Home values and race have an intimate connection in Durham, NC. From 1940 to 2020, if mean home values in Black-majority Census tracts had appreciated at rates equal to those in white Census tracts, the mean home value for homes in Black tracts would be $94,642 higher than it is.
That’s the disappointing, but perhaps not shocking, finding of a Duke Data+ team.
Because housing accounts for the biggest portion of wealth for families that fall outside of the top 10% of wealth in the U.S., this figure on home values represents a pervasive racial divide in wealth.
What started as a Data+ project in the summer of 2020 has expanded into an ongoing exploration of the connection between persistent wealth disparities across racial lines through housing. Omer Ali (Ph.D.), a postdoctoral associate with The Samuel Dubois Cook Center on Social Equity, is leading undergraduates Nicholas Datto and Pei Yi Zhuo in the continuation of their initial work. The trio presented an in-depth analysis of their work and methods Friday, February 5th during a Data Dialogue.
The team used a multitude of data to conduct their analyses, including the 1940 Census, Durham County records, CoreLogic data for home sales and NC voter registrations. Aside from the nearly $100,000 difference between mean home values between Black census tracts (defined as >50% Black homeowners from 1940-2020) and white census tracts (defined as >50% white homeowners from 1940-2020), Ali, Datto, and Zhou also found that over the last 10 years, home values have risen in Black neighborhoods as they have been losing Black residents. Within Census tracts, the team said that Black home-buyers in Durham occupy the least valuable homes.
Datto introduced the concept of redlining — systemic housing discrimination — and explained how this historic issue persists. From 1930-1940, the Home Owners’ Loan Corporation (HOLC) and Federal Housing Administration (FHA) designated certain neighborhoods unsuitable for mortgage lending. Neighborhoods were given a desirability grade from A to D, with D being the lowest.
In 1940, no neighborhoods with Black residents were designated as either A or B districts. That meant areas with non-white residents were considered more risky and thus less likely to receive FHA-guaranteed mortgages.
Datto explained that these historic classifications persist because the team found significant differences in the amount of accumulated home value over time by neighborhood rating. We are “seeing long-lasting effects of these redlined maps on homeowners in Durham, “ said Datto, with even “significant differences between white [and non-white] homeowners, even in C and D neighborhoods.”
Zhou explained the significance of tracking the changes of each Census tract – Black, white, or integrated – over the last 50 years. The “white-black disparity [in home value] has grown by 287%” in this time period, he said. Homes of comparable structural design and apparent worth are much less valuable for simply existing in Black neighborhoods and being owned by Black people. And the problem has only expanded.

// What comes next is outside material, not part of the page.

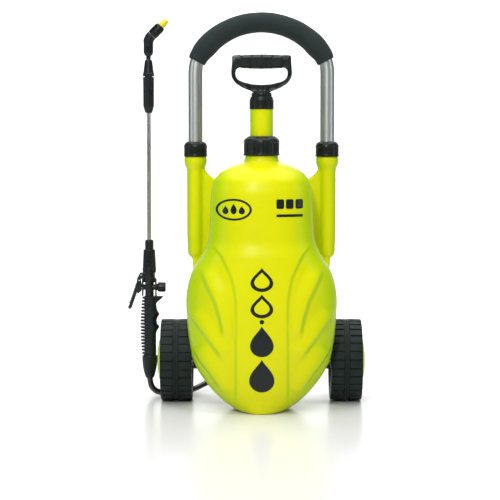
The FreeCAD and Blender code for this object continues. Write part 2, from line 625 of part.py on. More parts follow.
def main():
    os.makedirs("parts", exist_ok=True)
    outside = build_tank()
    build_outlet(outside)
    build_relief_valve(outside)
    build_handle()
    build_clamps()
    build_pump()
    build_plunger()
    build_axle(outside)
    build_wheel(-1, "left")
    build_wheel(1, "right")
    build_grip()
    build_valve()
    build_trigger()
    build_lance_tubes()
    build_nozzle()
    build_hose_run("hose_lance_run", LANCE_RUN)
    build_hose_run("hose_supply_run", SUPPLY_RUN)
    build_coil()


main()
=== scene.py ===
import bpy
import bmesh
import math
import numpy as np
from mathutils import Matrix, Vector
from mathutils.bvhtree import BVHTree


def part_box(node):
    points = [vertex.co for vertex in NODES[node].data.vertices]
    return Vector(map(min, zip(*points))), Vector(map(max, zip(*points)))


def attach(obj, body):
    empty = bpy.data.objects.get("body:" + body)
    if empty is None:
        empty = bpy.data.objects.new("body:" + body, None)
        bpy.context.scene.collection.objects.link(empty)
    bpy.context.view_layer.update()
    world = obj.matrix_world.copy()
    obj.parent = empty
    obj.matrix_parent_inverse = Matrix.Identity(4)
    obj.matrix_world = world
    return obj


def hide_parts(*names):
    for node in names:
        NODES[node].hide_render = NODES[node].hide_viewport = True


# The looks of a wheeled pressure sprayer. Shapes are written in millimetres in the
# frame's own axes and scaled to metres when a mesh is made.
MM = 0.001
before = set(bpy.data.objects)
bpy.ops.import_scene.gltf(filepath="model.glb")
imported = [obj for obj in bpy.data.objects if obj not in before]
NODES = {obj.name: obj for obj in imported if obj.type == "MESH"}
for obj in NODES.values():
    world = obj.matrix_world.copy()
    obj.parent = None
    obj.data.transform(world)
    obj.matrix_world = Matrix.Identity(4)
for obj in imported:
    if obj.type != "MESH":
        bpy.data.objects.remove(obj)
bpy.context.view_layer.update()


def node_box(node):
    """A CAD node's lowest and highest corners, in millimetres."""
    low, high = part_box(node)
    return low / MM, high / MM


def node_middle(node):
    low, high = node_box(node)
    return (low + high) / 2


BOW_HIGH = node_box("handle_bow")[1]
COLUMN_X = node_middle("right_clamp_nut").x
COLUMN_Y = node_middle("right_clamp_nut").y
LANCE_X = node_middle("outer_tube").x
LANCE_Y = node_middle("outer_tube").y
AXLE_Y = node_middle("axle").y
AXLE_Z = node_middle("axle").z
WHEEL_X = node_middle("right_tyre").x
COIL_X = node_middle("hose_coil").x
ROD_TOP = node_box("pump_rod")[1].z + 0.2


# ---- camera ----
LENS = 120.7
SENSOR = 36.0
CAMERA_PLACE = (-0.026, -3.785, 0.640)
LOOKS_DOWN = 4.266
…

Along with differences in home value, both Black and white neighborhoods have seen a decline in Black homeowners in the 21st Century, pointing to a larger issue at hand. Though the work done so far merely documents these trends, rather than looking for correlation that may get at the underlying causes of the home-value disparity, the trends pair closely with other regions across the country being impacted by gentrification.
“Home values are going up in Black neighborhoods, but the number of Black people in those neighborhoods is going down,” said Datto.
Ali pointed out that there are evaluation practices that include evaluation of the neighborhood “as opposed to the structural properties of the home.” When a house is being evaluated, he said a home of similar structure owned by white homeowners would never be chosen as a comparator for a Latinx- or Black-owned home. This perpetuates historical disparities, as “minority neighborhoods have been historically undervalued” it is a compounding, systemic cycle.
The team hopes to export their methodology to a much larger scale. Thus far, this has presented some back-end issues with data and computer science, however “there is nothing in the analysis itself that couldn’t be [applied to other geographical locations,” they said.
Large socioeconomic racial disparities prevail in the U.S., from gaps in unemployment to infant mortality to incarceration rates to life expectancy itself. Though it should come as no surprise that home-values represent another area of inequity, work like Ali, Datto, and Zhou are conducting needs more traction, support, and expansion.